Scripts that build objects
★ ★ ★ ★

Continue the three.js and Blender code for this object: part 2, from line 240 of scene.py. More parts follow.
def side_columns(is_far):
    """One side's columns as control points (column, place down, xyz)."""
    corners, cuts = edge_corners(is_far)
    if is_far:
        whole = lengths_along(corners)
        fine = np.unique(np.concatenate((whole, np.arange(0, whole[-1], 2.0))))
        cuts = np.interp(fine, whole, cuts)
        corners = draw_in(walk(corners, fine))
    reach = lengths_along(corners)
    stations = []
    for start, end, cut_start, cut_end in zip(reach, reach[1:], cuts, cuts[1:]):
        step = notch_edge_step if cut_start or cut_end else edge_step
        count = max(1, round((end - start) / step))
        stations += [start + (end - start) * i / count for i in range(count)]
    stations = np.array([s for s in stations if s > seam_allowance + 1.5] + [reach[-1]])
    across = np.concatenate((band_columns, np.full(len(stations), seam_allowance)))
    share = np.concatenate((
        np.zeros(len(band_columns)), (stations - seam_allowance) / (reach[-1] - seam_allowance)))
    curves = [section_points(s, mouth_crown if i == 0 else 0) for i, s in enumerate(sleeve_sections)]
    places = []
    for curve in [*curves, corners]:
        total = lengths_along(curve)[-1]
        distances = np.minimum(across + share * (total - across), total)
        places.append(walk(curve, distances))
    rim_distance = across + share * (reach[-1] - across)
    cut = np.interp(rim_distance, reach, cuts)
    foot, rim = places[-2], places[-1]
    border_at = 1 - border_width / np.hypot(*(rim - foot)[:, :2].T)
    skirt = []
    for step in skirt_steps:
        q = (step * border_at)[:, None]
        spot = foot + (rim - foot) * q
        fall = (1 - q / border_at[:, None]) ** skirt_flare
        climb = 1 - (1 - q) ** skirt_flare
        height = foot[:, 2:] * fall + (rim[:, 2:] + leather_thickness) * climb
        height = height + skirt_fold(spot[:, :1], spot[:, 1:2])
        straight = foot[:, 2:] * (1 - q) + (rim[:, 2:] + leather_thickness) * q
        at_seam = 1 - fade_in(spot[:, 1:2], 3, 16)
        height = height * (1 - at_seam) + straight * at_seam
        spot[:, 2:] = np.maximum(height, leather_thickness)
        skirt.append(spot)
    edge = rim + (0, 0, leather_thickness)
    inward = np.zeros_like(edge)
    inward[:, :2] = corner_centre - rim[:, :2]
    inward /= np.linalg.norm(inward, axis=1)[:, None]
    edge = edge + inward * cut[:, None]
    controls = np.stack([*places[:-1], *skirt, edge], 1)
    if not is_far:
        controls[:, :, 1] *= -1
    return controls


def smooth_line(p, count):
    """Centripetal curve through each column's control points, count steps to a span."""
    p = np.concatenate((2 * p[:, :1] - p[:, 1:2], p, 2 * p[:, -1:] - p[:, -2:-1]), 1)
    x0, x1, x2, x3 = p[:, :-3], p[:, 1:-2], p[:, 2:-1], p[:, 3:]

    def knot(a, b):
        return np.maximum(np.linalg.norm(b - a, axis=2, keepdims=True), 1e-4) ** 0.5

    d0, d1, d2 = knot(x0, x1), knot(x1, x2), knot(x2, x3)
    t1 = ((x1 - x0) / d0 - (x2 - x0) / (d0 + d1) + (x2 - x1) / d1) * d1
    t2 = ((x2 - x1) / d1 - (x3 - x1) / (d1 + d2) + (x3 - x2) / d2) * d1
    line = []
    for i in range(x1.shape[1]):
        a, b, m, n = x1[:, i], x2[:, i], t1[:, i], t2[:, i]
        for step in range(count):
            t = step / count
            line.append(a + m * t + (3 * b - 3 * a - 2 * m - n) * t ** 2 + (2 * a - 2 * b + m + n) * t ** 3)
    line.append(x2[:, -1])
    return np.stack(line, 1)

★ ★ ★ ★

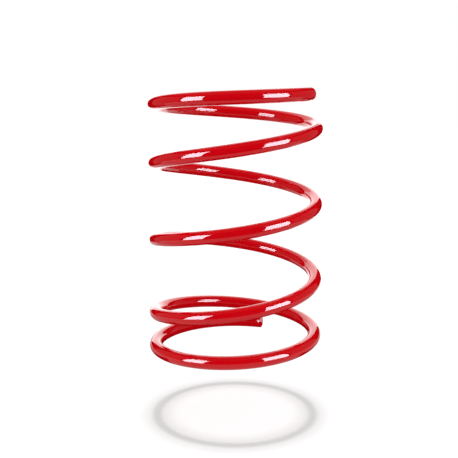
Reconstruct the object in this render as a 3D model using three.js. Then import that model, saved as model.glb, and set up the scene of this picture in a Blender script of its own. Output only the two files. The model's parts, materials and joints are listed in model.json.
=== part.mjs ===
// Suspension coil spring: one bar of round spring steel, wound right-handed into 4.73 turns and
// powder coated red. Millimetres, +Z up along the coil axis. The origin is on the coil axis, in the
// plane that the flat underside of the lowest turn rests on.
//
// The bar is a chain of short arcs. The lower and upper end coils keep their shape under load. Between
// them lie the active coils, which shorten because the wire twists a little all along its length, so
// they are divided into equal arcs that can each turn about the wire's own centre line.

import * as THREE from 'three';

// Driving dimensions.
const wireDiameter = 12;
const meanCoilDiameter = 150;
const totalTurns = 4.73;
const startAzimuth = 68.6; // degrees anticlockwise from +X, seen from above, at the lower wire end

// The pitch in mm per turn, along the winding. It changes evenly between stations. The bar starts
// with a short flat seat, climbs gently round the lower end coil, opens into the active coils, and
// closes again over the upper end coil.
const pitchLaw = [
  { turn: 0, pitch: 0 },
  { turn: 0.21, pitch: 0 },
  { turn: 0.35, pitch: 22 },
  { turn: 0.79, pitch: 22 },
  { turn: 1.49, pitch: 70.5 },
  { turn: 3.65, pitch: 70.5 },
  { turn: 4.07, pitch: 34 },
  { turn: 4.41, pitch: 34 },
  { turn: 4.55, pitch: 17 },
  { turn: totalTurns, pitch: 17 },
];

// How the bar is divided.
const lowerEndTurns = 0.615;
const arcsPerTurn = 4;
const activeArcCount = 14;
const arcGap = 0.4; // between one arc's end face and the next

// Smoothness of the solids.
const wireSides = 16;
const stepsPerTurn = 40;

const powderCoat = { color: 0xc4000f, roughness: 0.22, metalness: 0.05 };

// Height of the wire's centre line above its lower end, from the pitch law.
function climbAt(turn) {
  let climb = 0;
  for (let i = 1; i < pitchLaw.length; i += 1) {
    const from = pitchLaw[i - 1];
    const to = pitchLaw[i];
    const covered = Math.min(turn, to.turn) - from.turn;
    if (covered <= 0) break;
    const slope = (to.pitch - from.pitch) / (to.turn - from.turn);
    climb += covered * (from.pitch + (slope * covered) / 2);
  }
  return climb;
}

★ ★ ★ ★

# The problem
Output exactly the lines of the material above from the one containing "Reconstruct the object" up to and including the one containing "0.22, metalness: 0.05".

# Exercise solution
Reconstruct the object in this render as a 3D model using three.js. Then import that model, saved as model.glb, and set up the scene of this picture in a Blender script of its own. Output only the two files. The model's parts, materials and joints are listed in model.json.
=== part.mjs ===
// Suspension coil spring: one bar of round spring steel, wound right-handed into 4.73 turns and
// powder coated red. Millimetres, +Z up along the coil axis. The origin is on the coil axis, in the
// plane that the flat underside of the lowest turn rests on.
//
// The bar is a chain of short arcs. The lower and upper end coils keep their shape under load. Between
// them lie the active coils, which shorten because the wire twists a little all along its length, so
// they are divided into equal arcs that can each turn about the wire's own centre line.

import * as THREE from 'three';

// Driving dimensions.
const wireDiameter = 12;
const meanCoilDiameter = 150;
const totalTurns = 4.73;
const startAzimuth = 68.6; // degrees anticlockwise from +X, seen from above, at the lower wire end

// The pitch in mm per turn, along the winding. It changes evenly between stations. The bar starts
// with a short flat seat, climbs gently round the lower end coil, opens into the active coils, and
// closes again over the upper end coil.
const pitchLaw = [
  { turn: 0, pitch: 0 },
  { turn: 0.21, pitch: 0 },
  { turn: 0.35, pitch: 22 },
  { turn: 0.79, pitch: 22 },
  { turn: 1.49, pitch: 70.5 },
  { turn: 3.65, pitch: 70.5 },
  { turn: 4.07, pitch: 34 },
  { turn: 4.41, pitch: 34 },
  { turn: 4.55, pitch: 17 },
  { turn: totalTurns, pitch: 17 },
];

// How the bar is divided.
const lowerEndTurns = 0.615;
const arcsPerTurn = 4;
const activeArcCount = 14;
const arcGap = 0.4; // between one arc's end face and the next

// Smoothness of the solids.
const wireSides = 16;
const stepsPerTurn = 40;

const powderCoat = { color: 0xc4000f, roughness: 0.22, metalness: 0.05 };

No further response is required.